Posted by oxaric on November 24, 2008

You may or may not be familiar with piping but if you use or plan to use a Linux machine you should definitely look into it.


Piping allows a command to send it’s output to another command. If you are familiar with programming you could think of this situation as calling a function, getting the output, and sending it directly to another function. Below are examples of two different forms of piping.


These are the commands I’ll use in the examples:


ls – lists all of the files in the current directory, Windows users might know this as the dir command


find – when used with no parameters it will list every file inside the current directory including files inside of other directories


rm – deletes a file, Windows users might know this is as the del command


grep – searches a string looking for a given string or pattern





Piping Example



~/test> ls | grep a.out


What happens:

First, the ls command will find and try to display all the files in the current directory. However, the bar symbol | causes the ls output to be piped to the grep command. The grep command will then take the input from the pipe and search the piped lines for any string that contains “a.out“. If grep finds any such strings it will then directly display them.


Using the bar symbol, |, is the most common form of piping. But another form of piping exists called substitution piping.

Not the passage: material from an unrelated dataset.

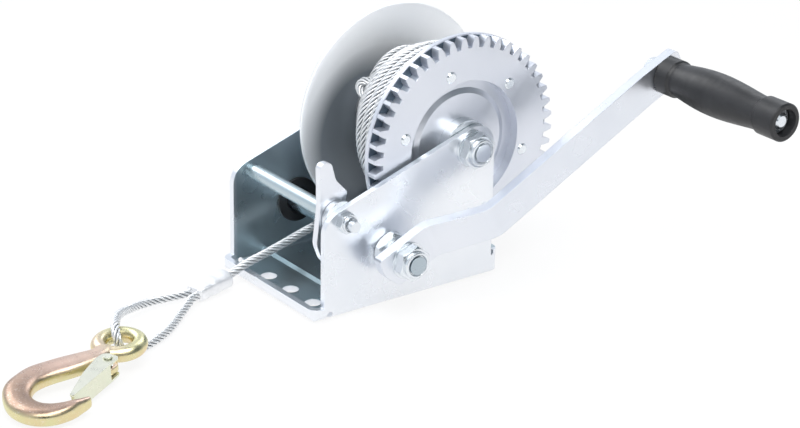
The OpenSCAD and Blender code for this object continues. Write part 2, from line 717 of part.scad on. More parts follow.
// Clamp that holds the rope's dead end on the outside of the left flange
clamp_t = 3.2;
clamp_w = 18;
clamp_h = 9;
clamp_x1 = dish_x1 - flange_t;
clamp_x0 = clamp_x1 - clamp_t;
clamp_z0 = axle_z + 17;
clamp_screw_y = 5;
clamp_screw_z = clamp_z0 + clamp_h / 2;
clamp_screw_r = 1.9;
clamp_screw_af = 7;
clamp_screw_h = 1.7;
module rope_clamp() {
  color("silver") difference() {
    translate([clamp_x0, axle_y - clamp_w / 2, clamp_z0]) cube([clamp_t, clamp_w, clamp_h]);
    for (s = [-1, 1]) bar_x(axle_y + s * clamp_screw_y, clamp_screw_z, clamp_screw_r + bolt_fit,
      clamp_x0 - over, clamp_x1 + over);
  }
}
module clamp_screws() {
  color("silver") for (s = [-1, 1]) {
    hex_x(axle_y + s * clamp_screw_y, clamp_screw_z, clamp_screw_af, clamp_x0 - clamp_screw_h, clamp_x0);
    bar_x(axle_y + s * clamp_screw_y, clamp_screw_z, clamp_screw_r, clamp_x0 - over, clamp_x1);
  }
}

module pinion_shaft() {
  stud_end = crank_x1 + outer_washer_t + nut_h + nut_collar_h + thread_out;
  color("gray") {
    bar_x(pinion_y, pinion_z, shaft_d / 2, -plate_out - 1.5, crank_x0);
    difference() {
      bar_x(pinion_y, pinion_z, shaft_d / 2, crank_x0 - over, crank_x1 - 0.4);
      for (s = [-1, 1]) translate([crank_x0 - 2 * over, pinion_y, pinion_z]) rotate([crank_angle, 0, 0])
        translate([0, -shaft_d, s > 0 ? shaft_d / 2 - flat_depth : flat_depth - 3 * shaft_d / 2])
          cube([crank_t + 4 * over, 2 * shaft_d, shaft_d]);
    }
    bar_x(pinion_y, pinion_z, stud_d / 2, crank_x0, stud_end);
  }
}
module pinion() {
  pinion_x0 = gear_x0 + 0.4;
  pinion_x1 = plate_in - bush_flange_t - side_fit;
  color("gray") difference() {
    plate_x(pinion_x0, pinion_x1) translate([pinion_y, pinion_z]) rotate(pinion_phase)
      polygon(gear_outline(pinion_teeth, profile_shift));
    bar_x(pinion_y, pinion_z, shaft_d / 2, pinion_x0 - over, pinion_x1 + over);
  }
}
module jam_nut() {
  color("silver") difference() {
    hex_x(pinion_y, pinion_z, jam_nut_af, jam_x0, jam_x1, 5);
    bar_x(pinion_y, pinion_z, shaft_d / 2, jam_x0 - over, jam_x1 + over);
  }
}
module inner_washer() {
  flat_t = 1.5;
  color("silver") {
    ring_x(pinion_y, pinion_z, washer_d / 2 - 1, shaft_d / 2, jam_x1, jam_x1 + flat_t);
    ring_x(pinion_y, pinion_z, shaft_d / 2 + 1.6, shaft_d / 2, jam_x1 + flat_t, crank_x0);
  }
}
// Bar of the crank seen along its width: hub, outward step, leaning run, far end
module crank_bend() {
  top = crank_x0 + crank_step;
  slope = atan2(crank_step, step_end - step_start);
  half = crank_t * tan(slope / 2);
  hub_end = -16;
  lean_end = crank_throw - 14;
  far_end = crank_throw + 11.5;
  polygon(rounded_outline(
    [[hub_end, crank_x0], [step_start + half, crank_x0], [step_end + half, top], [lean_end, crank_far_x0],
      [far_end, crank_far_x0], [far_end, crank_far_x1], [lean_end, crank_far_x1],
      [step_end, top + crank_t], [step_start, crank_x1], [hub_end, crank_x1]],
    [0, 14, 8, 30, 0, 0, 30, 14, 8, 0], 6));
}
module crank_arm() {
  hub_w = crank_w + 1.6;
  far_end = crank_throw + 11.5;
  color("gainsboro") translate([0, pinion_y, pinion_z]) rotate([crank_angle, 0, 0]) difference() {
    intersection() {
      translate([0, 0, -hub_w / 2]) linear_extrude(hub_w) mirror([1, -1]) crank_bend();
      plate_x(crank_x0 - over, crank_x1 + crank_step + over) polygon(rounded_outline(
        [[-15, hub_w / 2], [14, hub_w / 2], [32, crank_w / 2], [far_end, crank_w / 2],
          [far_end, -crank_w / 2], [32, -crank_w / 2], [14, -hub_w / 2], [-10, -hub_w / 2], [-15.8, 1]],
        [2, 20, 20, 3, 3, 20, 20, 4, 14], 5));
    }
    intersection() {
      bar_x(0, 0, shaft_d / 2 + run_fit, crank_x0 - over, crank_x1 + over);
      translate([crank_x0 - over, -shaft_d, flat_depth - shaft_d / 2 - run_fit])
        cube([crank_t + 2 * over, 2 * shaft_d, shaft_d - 2 * flat_depth + 2 * run_fit]);
    }
    bar_x(crank_throw, 0, pin_d / 2 + run_fit, crank_far_x0 - over, crank_far_x1 + over);
  }
}
module outer_washer() {
  color("silver") ring_x(pinion_y, pinion_z, washer_d / 2, stud_d / 2, crank_x1, crank_x1 + outer_washer_t);
}
module crank_nut() {
  nut_x0 = crank_x1 + outer_washer_t;
  color("gainsboro")
    lock_nut_x(pinion_y, pinion_z, big_nut_af, stud_d / 2, nut_x0, nut_h, nut_collar_h, 20);
}

module grip_pin() {
  head_x0 = grip_x1 - grip_recess_depth + 1.3;
  color("silver") {
    bar_x(grip_y, grip_z, pin_d / 2, crank_far_x0 - 7.2, head_x0 + 0.2);
    turned_x(grip_y, grip_z, [[0, head_x0], [pin_d / 2 + 0.6, head_x0], [pin_d / 2 + 0.6, head_x0 + 1.2],
      [pin_d / 2 - 1, head_x0 + 2.6], [0, head_x0 + 2.6]]);
  }
}
module grip_pin_nut() {
  color("gainsboro") difference() {
    hex_x(grip_y, grip_z, 13, crank_far_x0 - 6.2, crank_far_x0, crank_angle + 4);
    bar_x(grip_y, grip_z, pin_d / 2, crank_far_x0 - 7.2, crank_far_x0 + over);
  }
}
module grip_washer() {
  x1 = grip_x1 - grip_recess_depth + 1.3;
  color("#202224") ring_x(grip_y, grip_z, grip_recess_d / 2 - 0.5, pin_d / 2, x1 - 1, x1);
}
module grip() {
  collar_l = 10;
  end_l = 15;
  edge = 0.8;
  belly = [for (i = [0:14]) let(t = i / 14)
    [grip_neck_d / 2 + (grip_belly_d - grip_neck_d) / 2 * pow(sin(180 * pow(t, 0.86)), 1.25),
      grip_x0 + collar_l + 1 + t * (grip_l - collar_l - end_l - 2)]];
  color("#26272a") difference() {
    turned_x(grip_y, grip_z, concat(
      [[0, grip_x0], [grip_collar_d / 2 - edge, grip_x0], [grip_collar_d / 2, grip_x0 + edge],
        [grip_collar_d / 2, grip_x0 + collar_l - edge], [grip_collar_d / 2 - edge, grip_x0 + collar_l]],
      belly,
      [[grip_collar_d / 2 - edge, grip_x1 - end_l], [grip_collar_d / 2, grip_x1 - end_l + edge],
        [grip_collar_d / 2, grip_x1 - edge], [grip_collar_d / 2 - edge, grip_x1], [0, grip_x1]]));
    bar_x(grip_y, grip_z, grip_recess_d / 2, grip_x1 - grip_recess_depth, grip_x1 + over);
    bar_x(grip_y, grip_z, pin_d / 2 + run_fit, grip_x0 - over, grip_x1);
  }
}

module rope_lead() {
  color("lightgray") tube_along(smooth_path(lead_route, 2), rope_d / 2, 8);
}
module rope_eye() {
  color("lightgray") tube_along(smooth_path(eye_route, 2), rope_d / 2, 8);
}
module ferrule() {
  run = ferrule_to - ferrule_from;
  lane = 3;
  dip = -asin(run[2] / norm(run));
  color("whitesmoke") translate(ferrule_from) rotate([0, dip, atan2(run[1], run[0])]) rotate([90, 0, 90])
    linear_extrude(norm(run))
      polygon(rounded_outline([[-ferrule_w / 2, -ferrule_h / 2], [ferrule_w / 2, -ferrule_h / 2],
        [ferrule_w / 2, ferrule_h / 2], [-ferrule_w / 2, ferrule_h / 2]], [lane, lane, lane, lane], 5));
}

// Middle line of the hook from the eye round the bowl to the tip, with the width at each point
function hook_line() = [
  [[-1, -9], 11], [[-1.4, -16], 11], [[-5.5, -24], 13.5], [[-10, -31.5], 15], [[-13.8, -38], 15],
  [[-17.2, -45], 15.5], [[-18.4, -52], 14.5], [[-17.4, -60], 15], [[-12.5, -67.8], 14], [[-5.6, -73], 14.2],
  [[2.6, -74.5], 14], [[9.8, -71.8], 12.5], [[14.8, -66], 9], [[17.5, -59.8], 5.4], [[18.9, -55.5], 4],
  [[19.5, -52.8], 2.8]];
// Body of the hook as a loft of rounded sections across its middle line
module hook_body() {
  line = hook_line();
  n = len(line);
  sides = 12;
  rings = [for (i = [0:n - 1])
    let(dir = unit(line[min(i + 1, n - 1)][0] - line[max(i - 1, 0)][0]), across = [-dir[1], dir[0]])
    let(w = line[i][1] / 2 * hook_width, h = min(hook_t / 2, w * 1.1 + 1.2))
    for (k = [0:sides - 1])
      let(c = cos(360 * (k + 0.5) / sides), s = sin(360 * (k + 0.5) / sides))
      let(u = sign(c) * pow(abs(c), 0.7) * w, z = sign(s) * pow(abs(s), 0.7) * h)
      [line[i][0][0] + across[0] * u, line[i][0][1] + across[1] * u, z]];
  solid_through(rings, sides);
}
// Puts the hook and what is on it where they lie on the ground
module as_laid() {
  translate(hook_at) rotate([0, 0, hook_turn]) rotate([hook_tilt, 0, 0]) children();
}
module hook() {
  color("#c9b27a") as_laid() difference() {
    union() {
      rotate_extrude() translate([eye_ring_r, 0]) circle(d = eye_wire_d, $fn = 32);
      hook_body();
      translate([latch_pivot[0], latch_pivot[1], ear_z0]) linear_extrude(ear_z1 - ear_z0)
        polygon(rounded_outline(
          [[-11, 5], [-3, 8.5], [3.4, 3.4], [3.4, -2.2], [0, -3.3], [-6, -3.5], [-13, -6]],
          [0, 2, 2.5, 2.5, 2.5, 4, 0]));
    }
    translate([latch_pivot[0], latch_pivot[1], -hook_t]) cylinder(r = latch_pin_r + run_fit, h = 2 * hook_t);
  }
}
module latch_pin() {
  head_h = 0.8;
  half = latch_half + side_fit;
  color("#b9b4a0") as_laid() translate([latch_pivot[0], latch_pivot[1], 0]) {
    translate([0, 0, -half - head_h / 2]) cylinder(r = latch_pin_r, h = 2 * half + head_h);
    for (s = [-1, 1]) translate([0, 0, s * (half + head_h / 2) - head_h / 2])
      cylinder(r = latch_pin_r + 0.9, h = head_h);
  }
}
// Sprung coil round the latch pin, above the hook's ear
module latch_spring() {
  curls = 3;
  rings = 8;
  pitch = 0.98;
  z0 = ear_z1 + spring_wire_d / 2 + 0.05;
  path = [for (i = [0:curls * rings]) let(p = polar(latch_pin_r + spring_wire_d / 2 + 0.15, 360 * i / rings))
    [latch_pivot[0] + p[0], latch_pivot[1] + p[1], z0 + pitch * i / rings]];
  color("silver") as_laid() tube_along(path, spring_wire_d / 2, 6);
}
// Folded latch: two tapering cheeks and the web that closes the throat
module latch() {
  color("#b8c08a") as_laid() translate([latch_pivot[0], latch_pivot[1], 0]) difference() {
    union() {
      for (s = [0, 1]) mirror([0, 0, s]) translate([0, 0, latch_half - latch_t]) linear_extrude(latch_t)
        polygon(rounded_outline(
          [[-4.6, 3.6], [4.4, 3.6], latch_web_from, latch_web_to, [4.2, -38], [-2.4, -17.5], [-5.2, -3]],
          [3, 2, 0, 0.8, 1, 8, 5]));
      translate([0, 0, -latch_half + 0.5]) linear_extrude(2 * latch_half - 1) polygon([
        latch_web_from, latch_web_to, latch_web_to - [latch_t, 0], latch_web_from - [latch_t, 0]]);
    }
    translate([0, 0, -hook_t]) cylinder(r = latch_pin_r + run_fit, h = 2 * hook_t);
  }
}

frame();
left_bush();
right_bush();
axle_bolt();
axle_sleeve();
axle_washers();
axle_nut();
tie_bolt();
tie_tube();
tie_washer();
pawl_bush();
tie_nut();
pawl();
drum_tube();
left_flange();
right_flange();
gear_ring();
gear_rivets();
left_hub();
right_hub();
rope_core();
rope_winding();
rope_clamp();
clamp_screws();
pinion_shaft();
pinion();
jam_nut();
inner_washer();
crank_arm();
outer_washer();
crank_nut();
grip_pin();
grip_pin_nut();
grip_washer();
grip();
rope_lead();
ferrule();
rope_eye();
hook();
latch_pin();
latch_spring();
latch();
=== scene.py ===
import math

import bpy
from mathutils import Matrix, Vector


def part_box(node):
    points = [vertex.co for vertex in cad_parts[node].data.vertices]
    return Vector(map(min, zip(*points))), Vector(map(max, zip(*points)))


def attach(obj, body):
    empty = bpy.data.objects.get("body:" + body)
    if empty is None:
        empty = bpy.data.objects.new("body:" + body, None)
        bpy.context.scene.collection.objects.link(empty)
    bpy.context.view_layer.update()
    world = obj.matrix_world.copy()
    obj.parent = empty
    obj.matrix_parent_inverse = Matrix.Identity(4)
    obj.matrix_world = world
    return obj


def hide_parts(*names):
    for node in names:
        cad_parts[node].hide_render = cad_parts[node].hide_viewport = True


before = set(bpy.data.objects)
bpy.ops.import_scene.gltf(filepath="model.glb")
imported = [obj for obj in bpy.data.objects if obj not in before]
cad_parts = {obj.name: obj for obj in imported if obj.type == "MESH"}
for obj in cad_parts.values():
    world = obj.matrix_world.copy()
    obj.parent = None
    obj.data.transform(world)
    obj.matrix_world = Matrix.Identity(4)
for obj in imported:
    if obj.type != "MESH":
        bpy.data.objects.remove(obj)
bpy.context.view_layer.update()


def middle(node):
    """Middle of a CAD node's box."""
    low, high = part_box(node)
    return (low + high) / 2


MM = 0.001
# The drum's axle, where it crosses the middle of the winch
AXLE = middle("drum_tube") * Vector((0, 1, 1))

# Wire rope: its size, its size over the laid strands, and how its strands lie
ROPE_D = 0.0044
LAID_D = 0.0047
LAY = 0.0195
STRANDS = 6
VALLEY_SHARE = 0.58

# Self-locking nuts: width across flats, height and collar
LARGE_NUT = (0.017, 0.0062, 0.002)
SMALL_NUT = (0.01, 0.0046, 0.0014)
LARGE_STUD_R = 0.005
SMALL_STUD_R = 0.003

# Room between the side plates, where shade is painted: half its width, its floor and its front, a hair past
# the sheet's faces
SHEET = 0.0035
CHANNEL_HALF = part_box("frame")[1].x - SHEET + 0.0001
CHANNEL_FLOOR = SHEET - 0.0002
CHANNEL_FRONT = 0.0005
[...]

Substitution piping can be used with commands that do not work with the direct piping method shown above. An example of such a command is rm which will not accept a direct piping of file names or directories to delete. The rm command only accepts file names and directories if they are directly given in it’s parameters while calling it. This is the beauty of substitution piping. It allows you to perform a command and send the output line-by-line as a parameter to another command.


Substitution Piping Example




~/test> rm $(find | grep a.out)


What happens:

First, the commands inside of $() will run and produce a list of all files in the current directory and in any directories inside the current directory that have “a.out” in their file name. As you can see, both forms of piping can be used together. Once the commands inside the substitution pipe are completed the output will be passed line-by-line as a parameter to the first command rm which will delete every file passed to it.





Caveat emptor!
Be careful!



Piping can be a force for good and evil. It is extremely easy to be mistaken about the exact output of a command and end up deleting precious files or doing all sorts of crazy things. Test all of your commands before piping.

And remember, a wise old man once said, “To use commands is human, to pipe divine.” ;)

2 Responses to “Fun With BASH Piping!”

  1. jadu said

    I love to use $() instead of the `backticks`.

  2. Nick Warrington said

    This is my kind of tutorial. Thanks!